▶
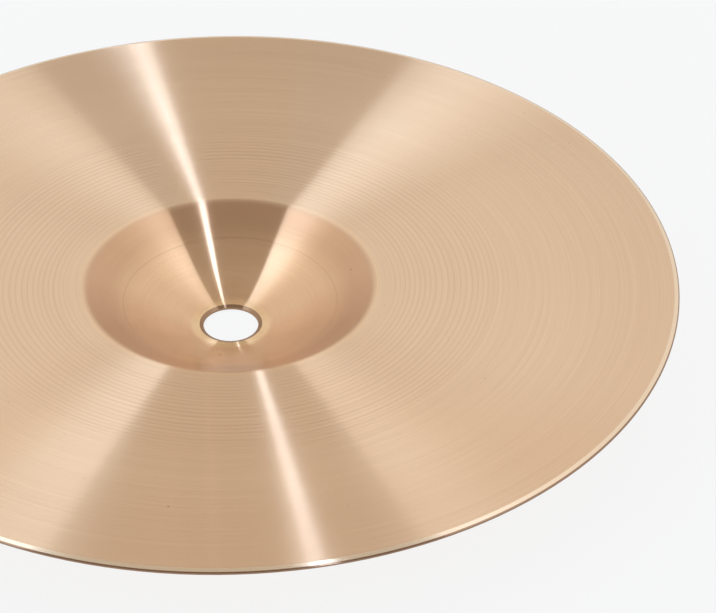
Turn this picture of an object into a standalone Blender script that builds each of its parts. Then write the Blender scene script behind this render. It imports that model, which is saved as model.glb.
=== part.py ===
"""Accent cymbal: one bronze disc, lying on the crown of its bell with the hollow side up.

The whole cymbal is a single turned wall. Its hollow face is a chain of arcs, each tangent to
the next: a flat pad round the hole, the crown, a straight wall, the shoulder and the bow. The
outer face is the same chain set off by the thickness, and small arcs round the rim close the
outline, which then turns about the Z axis.

Lengths are in metres. The origin is on the axis, on the underside of the pad.
"""

import math
from collections import namedtuple

import bpy
import numpy as np

# The disc
DIAMETER = 0.2032
THICKNESS = 0.0010

# The bow, from the fold round the bell up to the rim
BOW_RISE = 0.00615

# The bell, measured on the hollow side to the fold, where its straight wall would meet the bow
BELL_DIAMETER = 0.0662
BELL_DEPTH = 0.0121
BELL_WALL_LENGTH = 0.0147
SHOULDER_RADIUS = 0.0040

# The hole and the flat pad round it, where felt washers bear
HOLE_DIAMETER = 0.0127
PAD_WIDTH = 0.0029
PAD_CORNER_RADIUS = 0.0050
LEAD_WIDTH = 0.0009
LEAD_DEPTH = 0.00035
HOLE_BREAK = 0.0002

# The rim: a shallow bevel turned on the hollow side, then rounded corners
BEVEL_WIDTH = 0.0011
BEVEL_DROP = 0.00017
HOLLOW_CORNER_RADIUS = 0.00025
OUTER_CORNER_RADIUS = 0.00030

# The most of the thickness that one small corner or bevel may take from an edge of the wall
CORNER_SHARE = 0.35

# Facets round the axis, and along each arc of the outline
TURN_STEPS = 96
PAD_STEPS = 2
CROWN_STEPS = 5
SHOULDER_STEPS = 5
BOW_STEPS = 7
CORNER_STEPS = 3

# Outline points closer than this are one point
TOUCHING = 1e-6

PART_NAME = "accent_cymbal"
BRONZE_COLOUR = (0.66, 0.42, 0.24, 1.0)
BRONZE_ROUGHNESS = 0.32

Arc = namedtuple("Arc", "centre reach start end steps")
Arc.__doc__ = """A round stretch of the outline, drawn clockwise with the metal on its right.

centre is (radius, height). start and end are the headings of the outline, as angles from
outward, and a point is centre + reach * right, where right is the unit vector to the right of
the heading. So reach is positive where the metal lies outside the arc, as on the hollow face
of a dome, and negative where the arc is a rounded edge of the metal.
"""


def arc_points(arc, offset=0.0):
    """Points along an arc, moved towards the metal by offset."""
    heading = np.linspace(arc.start, arc.end, arc.steps + 1)
    right = np.column_stack([np.sin(heading), -np.cos(heading)])
    return np.array(arc.centre) + (arc.reach + offset) * right


def within_wall(size):
    """A small corner's size, kept inside its share of the wall."""
    return min(size, CORNER_SHARE * THICKNESS)


def dome_between(inner, outer, straight=0.0):
    """Centre height and radius of a dome about the axis that starts at the inner point.

    It ends at the outer point or, with a straight, where a tangent of that length leaves for it.
    """
    rise = outer[1] - inner[1]
    span = outer[0] ** 2 - inner[0] ** 2 - straight**2
    centre_height = inner[1] + (span + rise**2) / (2 * rise)
    return centre_height, math.hypot(inner[0], centre_height - inner[1])


def hollow_arcs():
    """The arcs of the hollow face, from the pad out to the bow's end at the rim's bevel."""
    pad_edge = (HOLE_DIAMETER / 2 + PAD_WIDTH, THICKNESS)
    fold = (BELL_DIAMETER / 2, THICKNESS + BELL_DEPTH)
    bow_end = (DIAMETER / 2 - BEVEL_WIDTH, THICKNESS + BELL_DEPTH + BOW_RISE)

    # The crown starts at the pad's edge, and the wall runs straight from it to the fold
    crown_centre, crown_radius = dome_between(pad_edge, fold, BELL_WALL_LENGTH)
    fold_heading = math.atan2(fold[0], crown_centre - fold[1])
    wall_heading = fold_heading - math.atan2(BELL_WALL_LENGTH, crown_radius)

    # The corner between pad and crown touches both from inside the hollow
    corner_height = pad_edge[1] + PAD_CORNER_RADIUS
    to_corner = crown_radius - PAD_CORNER_RADIUS
    corner_out = math.sqrt(to_corner**2 - (crown_centre - corner_height) ** 2)
    crown_heading = math.atan2(corner_out, crown_centre - corner_height)

    # The shoulder touches the wall and the bow from within the metal
    bow_centre, bow_radius = dome_between(fold, bow_end)
    wall_along = np.array([math.cos(wall_heading), math.sin(wall_heading)])
    wall_right = np.array([math.sin(wall_heading), -math.cos(wall_heading)])
    start = np.array(fold) + SHOULDER_RADIUS * wall_right
    away = start - (0.0, bow_centre)
    back = away @ wall_along
    reach = bow_radius + SHOULDER_RADIUS
    slide = -back - math.sqrt(back**2 + reach**2 - away @ away)
    shoulder_centre = start + slide * wall_along
    bow_heading = math.atan2(shoulder_centre[0], bow_centre - shoulder_centre[1])
    bow_end_heading = math.asin(bow_end[0] / bow_radius)

    return [
        Arc((corner_out, corner_height), PAD_CORNER_RADIUS, 0.0, crown_heading, PAD_STEPS),
        Arc((0.0, crown_centre), crown_radius, crown_heading, wall_heading, CROWN_STEPS),
        Arc(shoulder_centre, -SHOULDER_RADIUS, wall_heading, bow_heading, SHOULDER_STEPS),
        Arc((0.0, bow_centre), bow_radius, bow_heading, bow_end_heading, BOW_STEPS),
    ]


def rim_corners(bow):
    """The two rounded corners of the rim: the bevel's, and the one that meets the outer face."""
    radius = DIAMETER / 2
    down = -math.pi / 2

    # The bevel falls from the bow's end to the first corner
    round_in = within_wall(HOLLOW_CORNER_RADIUS)
    drop = within_wall(BEVEL_DROP)
    bevel_heading = -math.atan2(drop, BEVEL_WIDTH - round_in)
    hollow_height = arc_points(bow)[-1][1] - drop - round_in
    hollow_corner = Arc((radius - round_in, hollow_height), -round_in, bevel_heading, down, CORNER_STEPS)

    # The outer corner touches the bow's outer face from inside the metal
    round_out = within_wall(OUTER_CORNER_RADIUS)
    to_corner = bow.reach + THICKNESS - round_out
    below_centre = math.sqrt(to_corner**2 - (radius - round_out) ** 2)
    inward = math.atan2(radius - round_out, below_centre) - math.pi
    outer_height = bow.centre[1] - below_centre
    outer_corner = Arc((radius - round_out, outer_height), -round_out, down, inward, CORNER_STEPS)
    return [hollow_corner, outer_corner]


def wall_outline():
    """The closed outline of the wall, clockwise in the (radius, height) plane."""
    bore = HOLE_DIAMETER / 2
    hole_break = within_wall(HOLE_BREAK)
    hollow = hollow_arcs()
    bow = hollow[-1]
    corners = rim_corners(bow)

    # The bow's outer face ends at the rim's corner, a little further out than its hollow face
    outer = hollow[:-1] + [bow._replace(end=corners[-1].end + math.pi)]

    outline = [[(bore, THICKNESS - within_wall(LEAD_DEPTH)), (bore + LEAD_WIDTH, THICKNESS)]]
    outline += [arc_points(arc) for arc in hollow + corners]
    outline += [arc_points(arc, THICKNESS)[::-1] for arc in reversed(outer)]
    outline += [[(bore + hole_break, 0.0), (bore, hole_break)]]
    points = np.vstack(outline)

    # Arcs that touch share an end, which is kept once
    apart = np.linalg.norm(points - np.roll(points, 1, axis=0), axis=1) > TOUCHING
    return points[apart]


def make_bronze():
    """Cast and lathe-turned bronze, bright and a little satin along its lathe lines."""
    bronze = bpy.data.materials.new("bronze")
    bronze.use_nodes = True
    shader = bronze.node_tree.nodes["Principled BSDF"]
    shader.inputs["Base Color"].default_value = BRONZE_COLOUR
    shader.inputs["Metallic"].default_value = 1.0
    shader.inputs["Roughness"].default_value = BRONZE_ROUGHNESS
    bronze.diffuse_color = BRONZE_COLOUR
    return bronze


def make_cymbal(collection):
    """The wall's outline as a loop of edges, turned a full circle about Z."""
    outline = wall_outline()
    count = len(outline)
    mesh = bpy.data.meshes.new("cymbal")
    corners = np.column_stack([outline[:, 0], np.zeros(count), outline[:, 1]])
    edges = [(i, (i + 1) % count) for i in range(count)]
    mesh.from_pydata(corners.tolist(), edges, [])
    mesh.materials.append(make_bronze())

    cymbal = bpy.data.objects.new("cymbal", mesh)
    collection.objects.link(cymbal)
    turn = cymbal.modifiers.new("turn", "SCREW")
    turn.axis = "Z"
    turn.angle = math.tau
    turn.steps = TURN_STEPS
    turn.render_steps = TURN_STEPS
    turn.use_merge_vertices = True
    turn.merge_threshold = TOUCHING
    turn.use_smooth_shade = True

    # The small corners at the rim and the hole take their shading from the large faces
    shading = cymbal.modifiers.new("even_shading", "WEIGHTED_NORMAL")
    shading.keep_sharp = True
    return cymbal


def main():
    for old in list(bpy.data.objects):
        bpy.data.objects.remove(old, do_unlink=True)
    collection = bpy.data.collections.new(PART_NAME)
    bpy.context.scene.collection.children.link(collection)
    make_cymbal(collection)


main()
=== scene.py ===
"""Accent cymbal: the looks of one lathe-turned bronze disc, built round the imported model.

The disc lies on its bell with the hollow side up. Its mesh is one closed turned surface, with
the lathe's grooves cut into both faces, and its bronze is rougher across those grooves than
along them, which draws every light out into a bright sector.

Lengths are in metres, and angles in radians where nothing says degrees.
"""

import math

import bpy
import numpy as np
from bpy.props import FloatProperty, FloatVectorProperty, IntProperty, PointerProperty
from mathutils import Matrix, Vector


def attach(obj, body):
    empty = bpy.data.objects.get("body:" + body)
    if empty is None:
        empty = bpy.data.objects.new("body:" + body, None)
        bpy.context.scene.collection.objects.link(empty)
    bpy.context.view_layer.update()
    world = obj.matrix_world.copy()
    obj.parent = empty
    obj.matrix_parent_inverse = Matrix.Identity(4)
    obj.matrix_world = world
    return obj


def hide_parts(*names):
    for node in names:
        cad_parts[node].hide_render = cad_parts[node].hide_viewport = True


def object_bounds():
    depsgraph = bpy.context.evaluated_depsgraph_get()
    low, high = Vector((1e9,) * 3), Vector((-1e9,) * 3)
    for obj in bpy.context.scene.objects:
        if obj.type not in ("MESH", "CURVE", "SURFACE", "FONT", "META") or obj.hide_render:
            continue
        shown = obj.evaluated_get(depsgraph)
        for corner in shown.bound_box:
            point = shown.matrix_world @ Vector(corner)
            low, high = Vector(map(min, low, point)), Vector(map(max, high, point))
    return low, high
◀
## WHAT IS ASKED:
Extract the lines from the line with "return cymbal" through the line with "Vector(map(max, high, point))". Keep both of those lines, copy everything exactly, and add nothing.

## PROBLEM SOLUTION:
    return cymbal


def main():
    for old in list(bpy.data.objects):
        bpy.data.objects.remove(old, do_unlink=True)
    collection = bpy.data.collections.new(PART_NAME)
    bpy.context.scene.collection.children.link(collection)
    make_cymbal(collection)


main()
=== scene.py ===
"""Accent cymbal: the looks of one lathe-turned bronze disc, built round the imported model.

The disc lies on its bell with the hollow side up. Its mesh is one closed turned surface, with
the lathe's grooves cut into both faces, and its bronze is rougher across those grooves than
along them, which draws every light out into a bright sector.

Lengths are in metres, and angles in radians where nothing says degrees.
"""

import math

import bpy
import numpy as np
from bpy.props import FloatProperty, FloatVectorProperty, IntProperty, PointerProperty
from mathutils import Matrix, Vector


def attach(obj, body):
    empty = bpy.data.objects.get("body:" + body)
    if empty is None:
        empty = bpy.data.objects.new("body:" + body, None)
        bpy.context.scene.collection.objects.link(empty)
    bpy.context.view_layer.update()
    world = obj.matrix_world.copy()
    obj.parent = empty
    obj.matrix_parent_inverse = Matrix.Identity(4)
    obj.matrix_world = world
    return obj


def hide_parts(*names):
    for node in names:
        cad_parts[node].hide_render = cad_parts[node].hide_viewport = True


def object_bounds():
    depsgraph = bpy.context.evaluated_depsgraph_get()
    low, high = Vector((1e9,) * 3), Vector((-1e9,) * 3)
    for obj in bpy.context.scene.objects:
        if obj.type not in ("MESH", "CURVE", "SURFACE", "FONT", "META") or obj.hide_render:
            continue
        shown = obj.evaluated_get(depsgraph)
        for corner in shown.bound_box:
            point = shown.matrix_world @ Vector(corner)
            low, high = Vector(map(min, low, point)), Vector(map(max, high, point))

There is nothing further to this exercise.